Ch : Quand j’avais présenté la cérémonie des Magritte, j’avais composé une petite chanson qui disait : « Tu t’en fous si tu l’as pas, mais c’est quand même génial quand tu l’as. » On sait que cela ne se distribue qu’entre pistonnés, mais il n’empêche que ça fait quelque chose quand on l’obtient.
T : On a, autour de nous, des tas d’artistes sublimes et géniaux qui n’ont jamais rien obtenu. Ceci relativise cela. On ne joue pas dans l’espoir d’une récompense. Sans la moindre amertume, force est de constater qu’aucun de nos spectacles, qui ont pourtant reçu et continuent à recevoir un magnifique accueil du public et de la presse, n’a obtenu une nomination aux Prix de la Critique.
Ch : De toute manière, « nominer » une comédie, c’est pas sérieux ! Ça ne se fait pas !
Un prix ouvre-t-il des portes ?
T : Pas forcément. Un acteur césarisé m’a dit que cela avait été la galère après l’obtention de son César parce que les producteurs, craignant que son cachet ne soit revu à la hausse, ne lui proposaient plus de scénarios.
Vous avez deux filles, avec lesquelles vous avez déjà tourné d’ailleurs. Si elles vous demandaient demain de devenir comédiennes, que leur répondriez-vous ?
T : Elles nous le demandent déjà.
Ch : Je leur dirais : « Si c’est impératif pour toi, vas-y ; sinon tu vas morfler ». Nous ne poussons en rien, mais si c’est ça, c’est ça !
T : J’ai vécu plusieurs tournages avec des enfants. Je trouve qu’ils sont plongés dans un monde d’adultes qui n’est pas le leur. Je veux donc que nos filles aient une vraie vie d’enfants. Nous n’entraverons pas leur passion, mais nous ne ferons pas les démarches pour elles. Mais nous ne voulons pas non plus que notre métier leur soit tabou. Donc, si nous pouvons les amener sur un tournage et leur partager un peu de notre vie, nous le faisons.
Ch : C’est vrai que les sujets abordés dans les pièces que nous avons jouées ne sont pas destinés aux enfants. Nous n’avons donc pas eu l’occasion de leur montrer ce que nous jouions au théâtre.
On est tellement jetable dans ce métier, que sortir sa première carte à 14 ans risque de vous cloisonner, de vous étiqueter, de vous enfermer. Il y a peu d’enfants comédiens qui deviennent des adultes comédiens.
Cet étiquetage est-il propre au monde du cinéma ?
Ch : Croyez-vous que quelqu’un qui sort de la Ligue d’Impro a la chance d’être pris dans un Shakespeare au Théâtre National ? Non ! Trop de comédiens en Belgique sont marqués par un rôle qu’ils ont joué et qui leur colle à la peau.
On entend dire partout que ce métier est difficile, qu’il offre peu de possibilités, et vous n’arrêtez pas de travailler.

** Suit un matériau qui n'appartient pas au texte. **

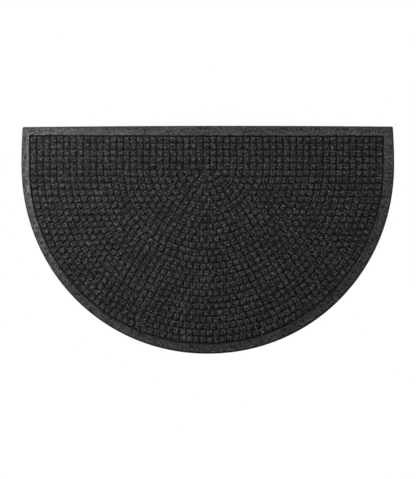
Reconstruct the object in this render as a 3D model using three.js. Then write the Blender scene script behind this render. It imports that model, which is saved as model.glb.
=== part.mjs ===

Quel est votre secret ?
T : Ce qui est difficile dans ce métier, c’est d’être tout le temps tributaire des désirs des autres. La solution, c’est donc de créer ses propres projets. Et c’est évidemment plus facile quand on est deux. Aujourd’hui, nous avons la chance de vivre de notre métier et de mener les projets auxquels nous tenons. Cela reste donc un métier difficile mais tellement enthousiasmant.
Ch : Soyons clairs. Oui le métier a ses côtés difficiles, mais nous ne descendons pas dans la mine ! J’entends les revendications des artistes et du monde culturel et je les soutiens. Les aides sont importantes, mais chacun est aussi responsable de son destin. Se remettre en question est l’essence même de notre métier. Il est donc malsain d’attendre passivement une aide extérieure pour rendre ce métier moins difficile. Ne nous leurrons pas : chacun de nos projets est peut-être le dernier. C’est ainsi. Exigeons les aides, mais bougeons !
Le 22 mars, Charlie, vous étiez au Cirque Royal pour « célébrer » l’anniversaire des attentats. Vous y avez lu une « carte blanche » que vous avait demandée le journal Le Monde. Une petite merveille. C’était important pour vous d’être là ?
Ch : Je n’aime pas le mot patriotisme, mais j’ai la fibre belge. Et quand il le faut, j’y vais la fleur au fusil. Je n’ai aucun mérite à avoir écrit ni lu ce texte. Il est né d’une émotion qui vous dépasse et trouve les mots pour vous. Sentir l’émotion et entendre frémir de rire une salle qui n’était composée que des victimes, leurs familles, les services de secours qui avaient été au cœur du drame, quel magnifique cadeau !
(*) Ce film d’une durée de deux minutes s’inscrit dans le cadre de la campagne « La Belgique autrement phénoménale », qui vise à promouvoir l’image positive de la Belgique au niveau national et international.
Propos recueillis par Roland Bekkers.